Specific to the question of how long does it take to decode a register access: It is clear that accessing a register, first requires you know which register to access, even if it is on chip. So after reading the instruction, it must take some time for the register field to be extracted. If you believe the least time on a chip is measured in clocks, it takes more than zero, and up to at least 1 clock to get that field. Really aggressive hardware may do multiple actions during a single clock cycle, so in fact one can design CPUs that decode-a-register, and fetch-the-designated register is less than one clock. Some modern Intel processors decode pairs of instructions such as "compare; jmp conditional" in a single step.

From your point of view, this means that instructions on average tend to execute pretty fast. What hurts are memory accesses to non-cached locations.

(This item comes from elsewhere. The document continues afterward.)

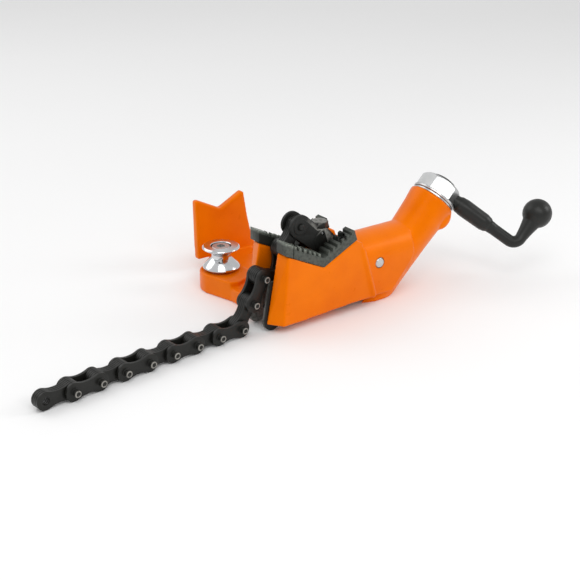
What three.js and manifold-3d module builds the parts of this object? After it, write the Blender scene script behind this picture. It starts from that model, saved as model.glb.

My first-order model of CPUs is they are infinitely fast and all you have to do is worry about memory access. This means I tend to trade computing in registers (which is fast) for memory access times. Compress your data structures, it doesn't hurt :-}

Question 3

The zero cycles for register operands means the latency of a register-only operation is the baseline for the operation (the registers have a fast connection to the ALU). When a memory operand is used, memory access latency is added to the operation latency.
Part of the memory access latency is address calculation. The register containing the address (or part of it, in complicated addressing modes) must be routed to the CPU's addressing unit instead of its ALU.
The address is then used to access memory, at which point the question whether routing in the CPU took zero or one cycle becomes ridiculous: Memory latencies can be orders of magnitude greater.
Bottom line: no one cares about that cycle.